Minderman, now a construction chief for Kennedy Space Center, says being president ofKnights Racing helped land him a job at NASA despite mediocre grades.

“I’ve hired a lot of people, and generally what I look for when I hire an engineer is someone who really enjoys what they do,” he says. “ ‘Do you feel passionate about it? Do you have any experience that would back up what you’re doing?’ To me, that means a lot because it shows you have an interest in your field.”

Participation in Knights Racing demonstrates both of those elements: passion, in that the students dedicate 25 hours a week or more to their cars; and experience, because they’ve progressed beyond the theories that they’re taught in class and learned how to apply practical engineering.

“In school, you get handed a problem, you go through a step process, and there’s one exact answer,” explains Harley Hicks, Hoyt’s twin. “In real engineering, it’s the complete reversal. You know the answer, but the steps are unknown on how to get there.”

But that’s only part of why they’re here, why they devote so much of themselves to not just building and maintaining these cars, but also to seemingly endless fundraising.
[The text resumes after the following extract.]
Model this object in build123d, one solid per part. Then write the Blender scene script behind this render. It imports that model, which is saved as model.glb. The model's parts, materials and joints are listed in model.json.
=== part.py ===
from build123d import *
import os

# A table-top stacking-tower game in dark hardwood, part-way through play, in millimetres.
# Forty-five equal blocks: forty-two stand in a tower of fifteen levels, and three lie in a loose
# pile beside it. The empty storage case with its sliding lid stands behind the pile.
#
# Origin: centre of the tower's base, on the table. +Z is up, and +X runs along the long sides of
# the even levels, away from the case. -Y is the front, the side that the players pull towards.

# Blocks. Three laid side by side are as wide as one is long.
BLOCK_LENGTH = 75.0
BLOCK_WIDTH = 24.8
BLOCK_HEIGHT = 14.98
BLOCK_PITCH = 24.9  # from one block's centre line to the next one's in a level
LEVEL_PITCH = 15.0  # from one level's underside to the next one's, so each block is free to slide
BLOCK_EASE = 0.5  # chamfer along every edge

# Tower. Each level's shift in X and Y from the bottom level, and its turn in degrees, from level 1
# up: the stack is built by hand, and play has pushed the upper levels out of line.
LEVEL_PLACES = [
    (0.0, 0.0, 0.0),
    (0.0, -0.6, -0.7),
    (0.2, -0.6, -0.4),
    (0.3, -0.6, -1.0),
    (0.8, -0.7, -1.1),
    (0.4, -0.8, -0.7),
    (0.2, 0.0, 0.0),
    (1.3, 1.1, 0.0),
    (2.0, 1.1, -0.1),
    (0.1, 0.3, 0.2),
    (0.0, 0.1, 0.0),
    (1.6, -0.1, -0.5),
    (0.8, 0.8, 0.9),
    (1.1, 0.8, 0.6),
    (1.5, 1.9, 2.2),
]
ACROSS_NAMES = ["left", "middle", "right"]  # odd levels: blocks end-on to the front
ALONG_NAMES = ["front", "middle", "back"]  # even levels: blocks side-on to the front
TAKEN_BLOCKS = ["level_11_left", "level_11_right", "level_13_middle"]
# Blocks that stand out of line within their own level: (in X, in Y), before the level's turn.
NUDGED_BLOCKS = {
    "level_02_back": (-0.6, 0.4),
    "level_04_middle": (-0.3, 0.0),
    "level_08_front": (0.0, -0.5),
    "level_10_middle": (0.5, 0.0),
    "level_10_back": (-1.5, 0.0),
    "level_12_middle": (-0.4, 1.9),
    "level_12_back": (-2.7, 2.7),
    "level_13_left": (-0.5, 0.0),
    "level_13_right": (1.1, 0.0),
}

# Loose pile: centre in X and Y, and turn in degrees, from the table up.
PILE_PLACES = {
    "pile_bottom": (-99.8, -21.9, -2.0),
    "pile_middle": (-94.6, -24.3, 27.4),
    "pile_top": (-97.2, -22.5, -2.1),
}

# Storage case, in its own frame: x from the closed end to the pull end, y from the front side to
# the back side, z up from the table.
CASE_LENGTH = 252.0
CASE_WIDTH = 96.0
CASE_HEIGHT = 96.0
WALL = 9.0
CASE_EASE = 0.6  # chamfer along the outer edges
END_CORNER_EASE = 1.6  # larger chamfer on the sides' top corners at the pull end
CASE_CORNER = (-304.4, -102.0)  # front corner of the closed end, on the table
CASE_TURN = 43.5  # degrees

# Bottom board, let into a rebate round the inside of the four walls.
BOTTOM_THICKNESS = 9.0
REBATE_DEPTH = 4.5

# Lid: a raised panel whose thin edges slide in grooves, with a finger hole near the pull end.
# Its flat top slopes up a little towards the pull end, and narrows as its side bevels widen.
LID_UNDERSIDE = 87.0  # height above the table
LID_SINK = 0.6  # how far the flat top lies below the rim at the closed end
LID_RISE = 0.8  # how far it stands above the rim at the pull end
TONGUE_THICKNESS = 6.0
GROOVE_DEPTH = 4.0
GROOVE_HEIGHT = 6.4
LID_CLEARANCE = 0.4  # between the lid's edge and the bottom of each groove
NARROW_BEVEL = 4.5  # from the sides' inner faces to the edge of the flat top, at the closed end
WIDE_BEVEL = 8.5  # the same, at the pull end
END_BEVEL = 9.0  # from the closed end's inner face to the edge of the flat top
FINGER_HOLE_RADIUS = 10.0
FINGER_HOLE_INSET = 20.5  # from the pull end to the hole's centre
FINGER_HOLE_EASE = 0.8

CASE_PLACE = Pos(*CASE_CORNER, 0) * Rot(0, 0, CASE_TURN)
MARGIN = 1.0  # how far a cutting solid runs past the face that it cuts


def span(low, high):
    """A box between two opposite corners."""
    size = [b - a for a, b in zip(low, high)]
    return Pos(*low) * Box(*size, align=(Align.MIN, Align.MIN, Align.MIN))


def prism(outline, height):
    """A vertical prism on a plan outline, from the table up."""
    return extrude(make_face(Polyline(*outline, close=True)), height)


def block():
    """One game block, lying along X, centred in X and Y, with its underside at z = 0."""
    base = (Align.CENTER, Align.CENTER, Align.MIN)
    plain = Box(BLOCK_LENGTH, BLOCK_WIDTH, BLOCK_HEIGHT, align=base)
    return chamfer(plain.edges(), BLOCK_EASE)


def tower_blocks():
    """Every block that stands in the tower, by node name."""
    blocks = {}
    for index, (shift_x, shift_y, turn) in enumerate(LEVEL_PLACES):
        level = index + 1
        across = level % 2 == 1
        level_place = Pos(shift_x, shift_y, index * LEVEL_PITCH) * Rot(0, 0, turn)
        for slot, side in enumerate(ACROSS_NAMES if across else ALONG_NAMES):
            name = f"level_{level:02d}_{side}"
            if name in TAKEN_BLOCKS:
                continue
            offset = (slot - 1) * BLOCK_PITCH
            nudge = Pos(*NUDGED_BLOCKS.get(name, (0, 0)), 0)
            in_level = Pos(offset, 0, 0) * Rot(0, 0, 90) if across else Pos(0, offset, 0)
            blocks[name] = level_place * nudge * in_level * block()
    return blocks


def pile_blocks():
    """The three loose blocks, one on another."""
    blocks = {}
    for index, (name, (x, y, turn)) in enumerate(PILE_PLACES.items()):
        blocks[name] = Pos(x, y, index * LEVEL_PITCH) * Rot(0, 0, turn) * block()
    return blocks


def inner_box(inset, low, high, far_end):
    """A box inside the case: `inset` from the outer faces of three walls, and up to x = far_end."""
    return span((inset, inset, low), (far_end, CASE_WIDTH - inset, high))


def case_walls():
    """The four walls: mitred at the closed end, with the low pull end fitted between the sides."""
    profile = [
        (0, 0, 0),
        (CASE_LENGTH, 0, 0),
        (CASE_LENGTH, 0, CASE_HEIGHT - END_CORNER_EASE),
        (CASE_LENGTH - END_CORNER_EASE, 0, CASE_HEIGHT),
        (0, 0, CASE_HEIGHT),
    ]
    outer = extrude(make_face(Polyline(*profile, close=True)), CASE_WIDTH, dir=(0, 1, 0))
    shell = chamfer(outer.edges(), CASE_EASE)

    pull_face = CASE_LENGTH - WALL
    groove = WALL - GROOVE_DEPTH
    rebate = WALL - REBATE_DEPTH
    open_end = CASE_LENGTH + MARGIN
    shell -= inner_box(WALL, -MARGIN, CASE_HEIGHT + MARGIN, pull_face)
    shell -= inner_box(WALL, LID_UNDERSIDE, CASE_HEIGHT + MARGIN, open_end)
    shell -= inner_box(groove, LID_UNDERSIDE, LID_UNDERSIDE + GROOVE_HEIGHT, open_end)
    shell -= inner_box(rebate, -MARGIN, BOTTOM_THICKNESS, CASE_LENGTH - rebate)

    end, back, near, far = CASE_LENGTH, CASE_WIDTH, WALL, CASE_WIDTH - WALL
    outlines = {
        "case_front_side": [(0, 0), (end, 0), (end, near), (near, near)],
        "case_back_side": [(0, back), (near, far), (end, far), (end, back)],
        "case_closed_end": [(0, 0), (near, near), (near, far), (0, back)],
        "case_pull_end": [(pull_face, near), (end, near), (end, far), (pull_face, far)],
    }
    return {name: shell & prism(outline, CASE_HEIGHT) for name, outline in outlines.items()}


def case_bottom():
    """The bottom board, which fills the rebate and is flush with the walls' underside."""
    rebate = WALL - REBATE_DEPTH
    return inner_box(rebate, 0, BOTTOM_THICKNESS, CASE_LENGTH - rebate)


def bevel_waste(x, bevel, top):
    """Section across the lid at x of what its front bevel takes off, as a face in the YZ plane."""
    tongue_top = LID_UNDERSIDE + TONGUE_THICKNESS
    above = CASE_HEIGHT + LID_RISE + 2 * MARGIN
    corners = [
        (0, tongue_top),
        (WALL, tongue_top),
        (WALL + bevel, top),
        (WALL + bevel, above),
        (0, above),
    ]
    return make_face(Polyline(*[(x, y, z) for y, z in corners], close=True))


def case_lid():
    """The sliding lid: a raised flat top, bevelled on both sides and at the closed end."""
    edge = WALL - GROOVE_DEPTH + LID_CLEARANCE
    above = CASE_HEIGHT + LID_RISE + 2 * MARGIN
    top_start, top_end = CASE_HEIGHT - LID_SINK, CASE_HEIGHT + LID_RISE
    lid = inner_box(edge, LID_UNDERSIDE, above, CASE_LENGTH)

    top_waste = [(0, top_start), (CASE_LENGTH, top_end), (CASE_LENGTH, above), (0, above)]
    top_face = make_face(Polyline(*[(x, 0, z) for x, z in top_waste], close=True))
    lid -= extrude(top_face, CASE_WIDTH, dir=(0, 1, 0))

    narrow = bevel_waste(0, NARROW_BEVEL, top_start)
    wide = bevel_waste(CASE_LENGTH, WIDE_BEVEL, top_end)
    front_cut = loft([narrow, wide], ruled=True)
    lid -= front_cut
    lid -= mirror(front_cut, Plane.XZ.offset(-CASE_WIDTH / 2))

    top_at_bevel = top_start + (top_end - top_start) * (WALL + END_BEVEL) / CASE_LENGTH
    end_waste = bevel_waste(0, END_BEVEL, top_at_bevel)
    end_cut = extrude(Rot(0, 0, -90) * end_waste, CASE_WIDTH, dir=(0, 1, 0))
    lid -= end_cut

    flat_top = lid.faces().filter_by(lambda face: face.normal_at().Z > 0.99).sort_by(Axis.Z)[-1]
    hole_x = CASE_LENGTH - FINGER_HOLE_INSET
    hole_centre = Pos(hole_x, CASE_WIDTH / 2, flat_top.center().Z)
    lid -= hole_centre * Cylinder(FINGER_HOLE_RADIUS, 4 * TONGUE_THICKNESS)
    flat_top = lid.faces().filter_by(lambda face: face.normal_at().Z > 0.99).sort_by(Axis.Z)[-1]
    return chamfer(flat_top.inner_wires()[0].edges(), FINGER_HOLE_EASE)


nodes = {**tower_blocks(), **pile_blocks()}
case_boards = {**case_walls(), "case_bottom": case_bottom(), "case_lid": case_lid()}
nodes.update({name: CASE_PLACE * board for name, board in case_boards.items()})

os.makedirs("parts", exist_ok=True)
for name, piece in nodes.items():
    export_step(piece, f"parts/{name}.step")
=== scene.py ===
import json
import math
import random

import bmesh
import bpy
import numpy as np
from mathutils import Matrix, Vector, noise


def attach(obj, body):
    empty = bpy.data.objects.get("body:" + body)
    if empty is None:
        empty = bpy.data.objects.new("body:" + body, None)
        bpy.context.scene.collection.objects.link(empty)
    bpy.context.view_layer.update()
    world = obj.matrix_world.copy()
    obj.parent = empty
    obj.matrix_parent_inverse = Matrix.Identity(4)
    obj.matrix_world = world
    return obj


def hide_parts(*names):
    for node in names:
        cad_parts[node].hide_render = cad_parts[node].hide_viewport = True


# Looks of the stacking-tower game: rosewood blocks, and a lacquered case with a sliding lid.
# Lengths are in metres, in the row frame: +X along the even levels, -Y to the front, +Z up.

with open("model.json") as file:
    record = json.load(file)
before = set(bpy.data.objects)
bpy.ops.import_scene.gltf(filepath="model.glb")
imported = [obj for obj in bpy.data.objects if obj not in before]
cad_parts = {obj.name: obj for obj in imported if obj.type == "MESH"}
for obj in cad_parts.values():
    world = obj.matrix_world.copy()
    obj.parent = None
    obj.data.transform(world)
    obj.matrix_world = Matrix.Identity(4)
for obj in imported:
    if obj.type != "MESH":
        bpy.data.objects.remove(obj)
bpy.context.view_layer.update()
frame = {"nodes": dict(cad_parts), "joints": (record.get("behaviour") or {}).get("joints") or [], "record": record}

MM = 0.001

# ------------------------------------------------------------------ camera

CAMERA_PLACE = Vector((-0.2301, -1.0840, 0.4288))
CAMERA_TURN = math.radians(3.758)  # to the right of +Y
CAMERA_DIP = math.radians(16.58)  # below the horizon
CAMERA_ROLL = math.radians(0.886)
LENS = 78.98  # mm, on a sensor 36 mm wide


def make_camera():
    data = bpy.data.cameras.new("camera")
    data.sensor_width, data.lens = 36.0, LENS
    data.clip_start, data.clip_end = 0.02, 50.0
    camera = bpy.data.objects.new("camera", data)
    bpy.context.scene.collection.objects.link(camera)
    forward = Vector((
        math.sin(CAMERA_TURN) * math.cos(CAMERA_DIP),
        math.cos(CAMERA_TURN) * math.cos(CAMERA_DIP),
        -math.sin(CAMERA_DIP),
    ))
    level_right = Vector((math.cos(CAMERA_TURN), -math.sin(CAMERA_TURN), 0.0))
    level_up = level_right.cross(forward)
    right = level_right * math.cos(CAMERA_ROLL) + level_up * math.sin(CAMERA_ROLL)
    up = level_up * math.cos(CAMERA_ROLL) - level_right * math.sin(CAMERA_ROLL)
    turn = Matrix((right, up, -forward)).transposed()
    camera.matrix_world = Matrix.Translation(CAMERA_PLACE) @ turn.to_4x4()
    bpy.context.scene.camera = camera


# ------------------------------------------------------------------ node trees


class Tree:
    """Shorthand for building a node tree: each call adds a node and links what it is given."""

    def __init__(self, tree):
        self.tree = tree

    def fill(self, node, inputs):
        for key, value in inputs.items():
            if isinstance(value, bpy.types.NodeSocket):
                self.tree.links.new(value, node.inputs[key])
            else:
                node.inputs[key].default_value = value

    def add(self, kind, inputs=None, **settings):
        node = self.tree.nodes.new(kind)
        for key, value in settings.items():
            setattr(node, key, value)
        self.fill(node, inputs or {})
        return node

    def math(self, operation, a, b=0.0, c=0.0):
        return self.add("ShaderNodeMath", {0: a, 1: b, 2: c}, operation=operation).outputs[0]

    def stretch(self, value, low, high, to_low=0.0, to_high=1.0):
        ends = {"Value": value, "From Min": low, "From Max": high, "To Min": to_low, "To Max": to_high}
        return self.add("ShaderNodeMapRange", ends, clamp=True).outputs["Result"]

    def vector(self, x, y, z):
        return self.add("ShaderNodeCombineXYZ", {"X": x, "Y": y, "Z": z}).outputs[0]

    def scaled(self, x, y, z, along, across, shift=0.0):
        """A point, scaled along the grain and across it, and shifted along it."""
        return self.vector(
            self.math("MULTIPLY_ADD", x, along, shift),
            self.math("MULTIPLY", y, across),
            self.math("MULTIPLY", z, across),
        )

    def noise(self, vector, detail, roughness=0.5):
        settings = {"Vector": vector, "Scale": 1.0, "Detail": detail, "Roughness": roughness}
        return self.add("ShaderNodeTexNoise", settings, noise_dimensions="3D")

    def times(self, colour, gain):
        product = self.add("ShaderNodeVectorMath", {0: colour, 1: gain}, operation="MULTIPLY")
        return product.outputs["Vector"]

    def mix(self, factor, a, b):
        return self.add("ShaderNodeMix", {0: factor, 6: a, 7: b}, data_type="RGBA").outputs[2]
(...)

After all, even though Knights Racing does receive some funding from the Student Government Association, it doesn’t cover the full cost to build a car. Members have to be scrappy, selling concessions at Daytona International Speedway and making deals with manufacturers for parts. And, sure, they’re competitive, but it’s not like they’re in it for glory.

No, what keeps them in the shop is something else. For some, cars are in their blood. They couldn’t not do this if they tried. But for all of them, the camaraderie — the sense of fraternity that extends into the SAE professional world — is what really matters. It’s why Hoyt Hicks and the rest of the Knights Racing team regularly push through their exhaustion. That, and the thrill of figuring out how to fix whatever might be broken.